Task goal: Starting at the line that contains "color([0.72, 0.58, 0.32]) shaft_bushes();" and stopping at the line that contains "scene.camera = cam", repeat every line exactly, the two end lines included, and nothing else.

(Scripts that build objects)
^^^^^^^^
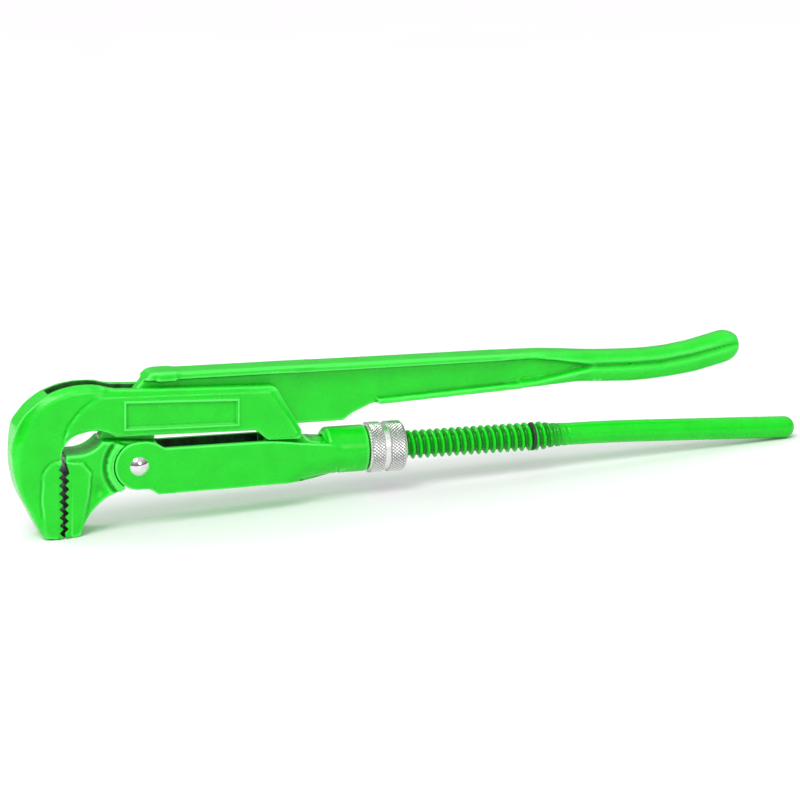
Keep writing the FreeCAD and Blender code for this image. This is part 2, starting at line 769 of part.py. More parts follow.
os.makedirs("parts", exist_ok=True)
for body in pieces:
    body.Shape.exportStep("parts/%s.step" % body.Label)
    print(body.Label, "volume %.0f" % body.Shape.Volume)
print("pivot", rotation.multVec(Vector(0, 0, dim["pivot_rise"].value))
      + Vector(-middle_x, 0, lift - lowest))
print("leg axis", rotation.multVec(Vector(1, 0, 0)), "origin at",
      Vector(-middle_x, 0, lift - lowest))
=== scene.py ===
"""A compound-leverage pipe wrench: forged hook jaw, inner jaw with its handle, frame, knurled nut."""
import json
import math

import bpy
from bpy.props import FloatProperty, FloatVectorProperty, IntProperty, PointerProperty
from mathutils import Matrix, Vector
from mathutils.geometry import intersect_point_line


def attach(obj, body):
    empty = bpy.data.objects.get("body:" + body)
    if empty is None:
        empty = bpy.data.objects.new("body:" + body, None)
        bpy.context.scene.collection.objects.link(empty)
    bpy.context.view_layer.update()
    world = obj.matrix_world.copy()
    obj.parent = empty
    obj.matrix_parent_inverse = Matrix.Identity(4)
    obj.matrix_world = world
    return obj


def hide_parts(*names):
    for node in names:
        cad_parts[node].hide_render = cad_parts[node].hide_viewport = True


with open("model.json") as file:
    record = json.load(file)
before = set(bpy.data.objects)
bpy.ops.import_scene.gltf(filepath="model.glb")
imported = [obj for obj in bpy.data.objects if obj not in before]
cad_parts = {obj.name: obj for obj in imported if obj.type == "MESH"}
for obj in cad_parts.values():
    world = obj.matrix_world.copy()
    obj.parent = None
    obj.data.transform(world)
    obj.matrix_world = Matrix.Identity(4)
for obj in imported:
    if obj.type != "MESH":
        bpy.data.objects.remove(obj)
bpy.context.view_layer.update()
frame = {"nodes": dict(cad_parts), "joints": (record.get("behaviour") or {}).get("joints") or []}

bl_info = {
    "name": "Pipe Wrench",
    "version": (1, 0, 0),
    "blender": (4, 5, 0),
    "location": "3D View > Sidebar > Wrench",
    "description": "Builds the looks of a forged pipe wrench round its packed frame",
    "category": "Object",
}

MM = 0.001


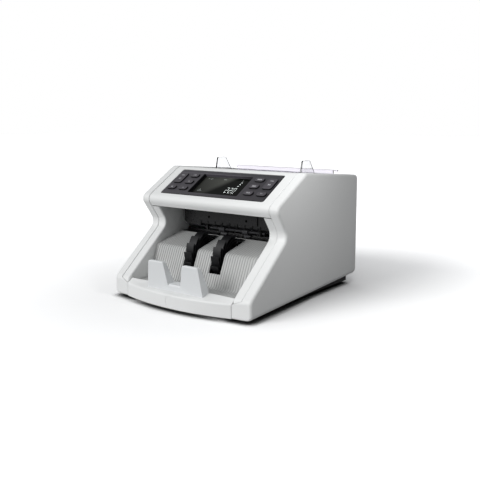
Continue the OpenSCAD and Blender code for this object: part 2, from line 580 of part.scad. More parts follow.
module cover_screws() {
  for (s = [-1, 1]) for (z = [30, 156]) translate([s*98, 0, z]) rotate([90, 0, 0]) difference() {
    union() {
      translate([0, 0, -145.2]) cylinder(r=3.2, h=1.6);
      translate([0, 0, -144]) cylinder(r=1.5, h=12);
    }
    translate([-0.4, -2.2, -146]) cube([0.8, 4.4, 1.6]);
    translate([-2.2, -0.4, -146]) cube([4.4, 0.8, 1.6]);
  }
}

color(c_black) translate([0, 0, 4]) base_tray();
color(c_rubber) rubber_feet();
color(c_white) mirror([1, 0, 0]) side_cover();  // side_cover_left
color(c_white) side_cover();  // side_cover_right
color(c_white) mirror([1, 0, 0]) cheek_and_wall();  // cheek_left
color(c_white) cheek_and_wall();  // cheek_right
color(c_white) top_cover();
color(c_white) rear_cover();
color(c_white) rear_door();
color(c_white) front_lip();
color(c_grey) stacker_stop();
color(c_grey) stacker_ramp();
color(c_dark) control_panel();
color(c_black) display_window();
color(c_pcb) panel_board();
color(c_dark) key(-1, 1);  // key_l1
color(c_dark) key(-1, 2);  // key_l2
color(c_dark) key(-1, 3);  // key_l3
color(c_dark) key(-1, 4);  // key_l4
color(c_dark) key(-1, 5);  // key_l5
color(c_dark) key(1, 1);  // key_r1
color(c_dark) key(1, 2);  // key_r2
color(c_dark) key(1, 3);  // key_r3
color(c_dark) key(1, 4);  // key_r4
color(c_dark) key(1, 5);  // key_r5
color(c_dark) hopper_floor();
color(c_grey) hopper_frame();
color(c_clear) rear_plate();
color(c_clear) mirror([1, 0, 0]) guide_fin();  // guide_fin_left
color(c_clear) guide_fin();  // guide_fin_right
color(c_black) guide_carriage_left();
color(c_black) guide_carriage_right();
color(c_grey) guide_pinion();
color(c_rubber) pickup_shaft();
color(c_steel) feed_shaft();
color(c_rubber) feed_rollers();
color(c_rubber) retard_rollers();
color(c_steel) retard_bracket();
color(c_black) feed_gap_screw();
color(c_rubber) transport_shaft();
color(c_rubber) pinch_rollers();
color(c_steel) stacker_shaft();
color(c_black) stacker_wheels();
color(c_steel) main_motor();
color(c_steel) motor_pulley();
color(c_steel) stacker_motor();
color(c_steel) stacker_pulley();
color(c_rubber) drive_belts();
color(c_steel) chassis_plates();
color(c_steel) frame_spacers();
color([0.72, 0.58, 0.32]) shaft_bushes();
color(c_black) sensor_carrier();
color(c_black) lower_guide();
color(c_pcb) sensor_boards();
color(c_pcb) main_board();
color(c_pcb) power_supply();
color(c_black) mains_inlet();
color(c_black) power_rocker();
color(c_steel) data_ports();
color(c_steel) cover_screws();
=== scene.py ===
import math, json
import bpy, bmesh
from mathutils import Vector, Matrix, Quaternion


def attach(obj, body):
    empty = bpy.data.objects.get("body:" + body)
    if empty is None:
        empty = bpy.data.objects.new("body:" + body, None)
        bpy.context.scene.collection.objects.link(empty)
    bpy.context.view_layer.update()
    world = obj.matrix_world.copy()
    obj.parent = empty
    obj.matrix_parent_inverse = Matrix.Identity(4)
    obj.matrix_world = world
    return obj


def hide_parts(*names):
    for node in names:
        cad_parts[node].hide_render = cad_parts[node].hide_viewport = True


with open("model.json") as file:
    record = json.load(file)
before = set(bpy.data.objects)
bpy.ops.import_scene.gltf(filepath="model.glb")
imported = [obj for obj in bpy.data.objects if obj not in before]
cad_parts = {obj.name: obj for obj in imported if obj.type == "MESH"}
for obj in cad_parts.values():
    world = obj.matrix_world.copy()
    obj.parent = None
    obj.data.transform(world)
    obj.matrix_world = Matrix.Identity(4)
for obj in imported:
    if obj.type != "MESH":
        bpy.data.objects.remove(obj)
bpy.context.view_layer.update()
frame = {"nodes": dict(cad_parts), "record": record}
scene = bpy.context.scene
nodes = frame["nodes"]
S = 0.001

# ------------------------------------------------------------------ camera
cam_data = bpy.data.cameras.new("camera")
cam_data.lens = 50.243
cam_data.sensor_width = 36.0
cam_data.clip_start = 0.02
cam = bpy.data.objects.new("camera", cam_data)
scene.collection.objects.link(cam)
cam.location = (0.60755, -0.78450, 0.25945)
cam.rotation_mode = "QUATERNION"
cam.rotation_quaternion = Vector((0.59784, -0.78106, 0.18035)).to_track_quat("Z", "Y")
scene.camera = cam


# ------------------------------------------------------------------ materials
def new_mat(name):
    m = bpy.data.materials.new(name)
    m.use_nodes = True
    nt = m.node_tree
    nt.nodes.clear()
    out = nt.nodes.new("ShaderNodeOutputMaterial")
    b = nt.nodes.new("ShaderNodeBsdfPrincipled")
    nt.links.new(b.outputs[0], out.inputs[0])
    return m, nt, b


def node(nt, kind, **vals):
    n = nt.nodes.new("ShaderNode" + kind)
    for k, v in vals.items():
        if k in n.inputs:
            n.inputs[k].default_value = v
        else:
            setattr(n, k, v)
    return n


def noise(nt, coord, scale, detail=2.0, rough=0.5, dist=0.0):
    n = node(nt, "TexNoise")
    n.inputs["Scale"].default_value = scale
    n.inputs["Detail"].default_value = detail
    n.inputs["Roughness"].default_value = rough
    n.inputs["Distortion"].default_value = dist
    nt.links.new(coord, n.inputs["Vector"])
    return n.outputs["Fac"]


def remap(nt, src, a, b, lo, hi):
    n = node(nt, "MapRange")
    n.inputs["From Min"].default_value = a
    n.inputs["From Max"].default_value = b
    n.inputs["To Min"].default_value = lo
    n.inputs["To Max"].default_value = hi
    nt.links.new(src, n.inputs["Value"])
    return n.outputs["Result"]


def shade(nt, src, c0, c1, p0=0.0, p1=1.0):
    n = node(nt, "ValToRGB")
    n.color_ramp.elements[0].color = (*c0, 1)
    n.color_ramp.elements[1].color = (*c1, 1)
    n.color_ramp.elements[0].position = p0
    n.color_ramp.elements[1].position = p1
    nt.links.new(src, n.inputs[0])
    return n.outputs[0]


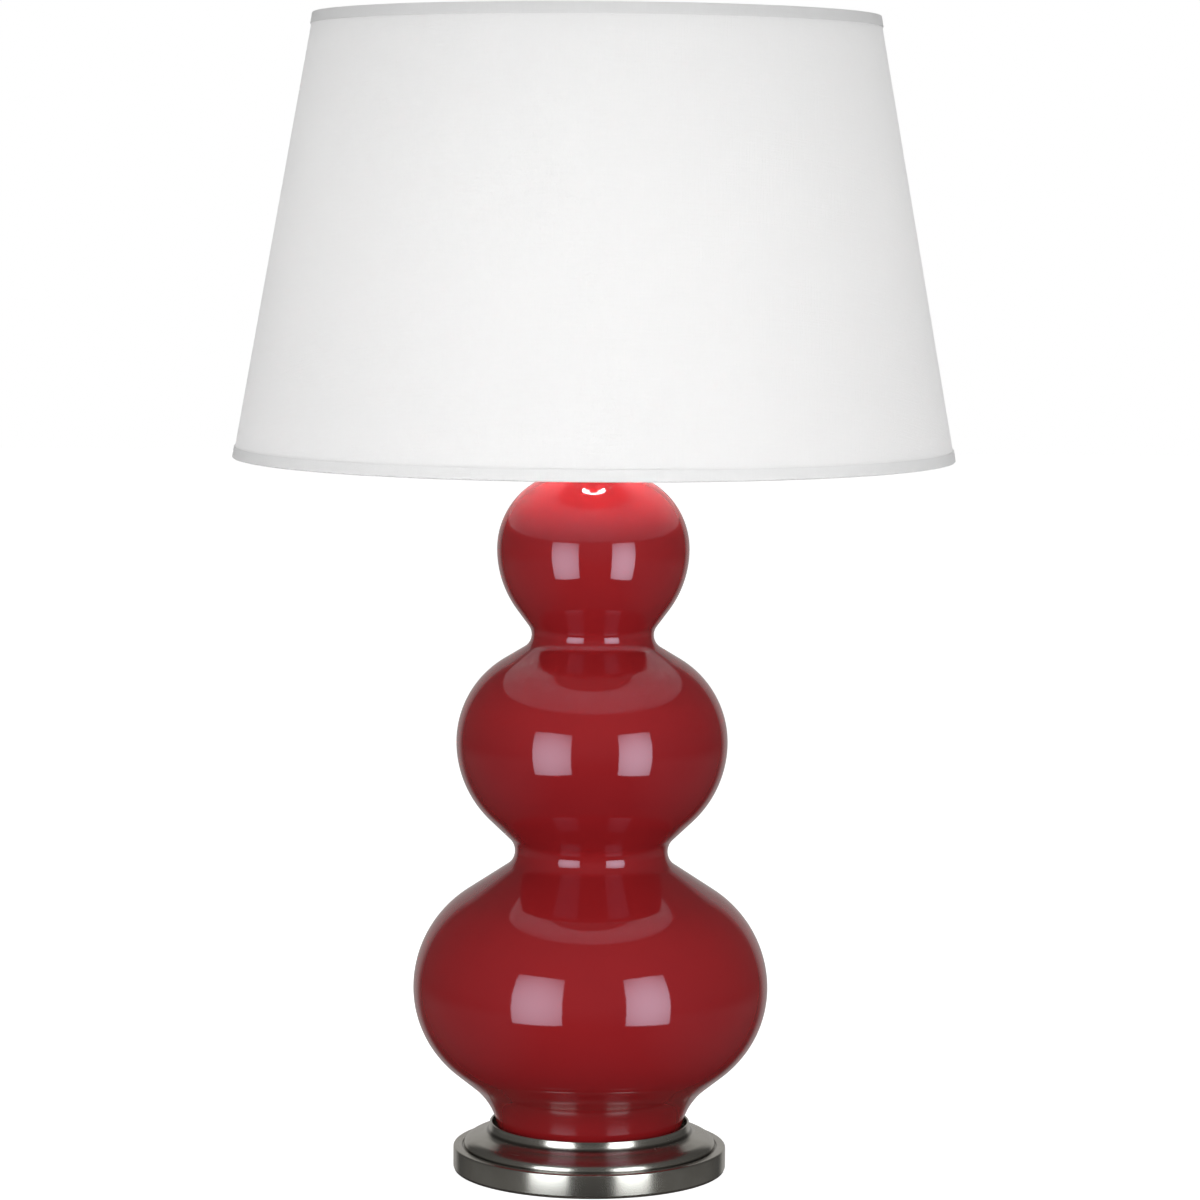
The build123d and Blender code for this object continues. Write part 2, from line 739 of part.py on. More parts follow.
^^^^^^^^
Correct result:
color([0.72, 0.58, 0.32]) shaft_bushes();
color(c_black) sensor_carrier();
color(c_black) lower_guide();
color(c_pcb) sensor_boards();
color(c_pcb) main_board();
color(c_pcb) power_supply();
color(c_black) mains_inlet();
color(c_black) power_rocker();
color(c_steel) data_ports();
color(c_steel) cover_screws();
=== scene.py ===
import math, json
import bpy, bmesh
from mathutils import Vector, Matrix, Quaternion


def attach(obj, body):
    empty = bpy.data.objects.get("body:" + body)
    if empty is None:
        empty = bpy.data.objects.new("body:" + body, None)
        bpy.context.scene.collection.objects.link(empty)
    bpy.context.view_layer.update()
    world = obj.matrix_world.copy()
    obj.parent = empty
    obj.matrix_parent_inverse = Matrix.Identity(4)
    obj.matrix_world = world
    return obj


def hide_parts(*names):
    for node in names:
        cad_parts[node].hide_render = cad_parts[node].hide_viewport = True


with open("model.json") as file:
    record = json.load(file)
before = set(bpy.data.objects)
bpy.ops.import_scene.gltf(filepath="model.glb")
imported = [obj for obj in bpy.data.objects if obj not in before]
cad_parts = {obj.name: obj for obj in imported if obj.type == "MESH"}
for obj in cad_parts.values():
    world = obj.matrix_world.copy()
    obj.parent = None
    obj.data.transform(world)
    obj.matrix_world = Matrix.Identity(4)
for obj in imported:
    if obj.type != "MESH":
        bpy.data.objects.remove(obj)
bpy.context.view_layer.update()
frame = {"nodes": dict(cad_parts), "record": record}
scene = bpy.context.scene
nodes = frame["nodes"]
S = 0.001

# ------------------------------------------------------------------ camera
cam_data = bpy.data.cameras.new("camera")
cam_data.lens = 50.243
cam_data.sensor_width = 36.0
cam_data.clip_start = 0.02
cam = bpy.data.objects.new("camera", cam_data)
scene.collection.objects.link(cam)
cam.location = (0.60755, -0.78450, 0.25945)
cam.rotation_mode = "QUATERNION"
cam.rotation_quaternion = Vector((0.59784, -0.78106, 0.18035)).to_track_quat("Z", "Y")
scene.camera = cam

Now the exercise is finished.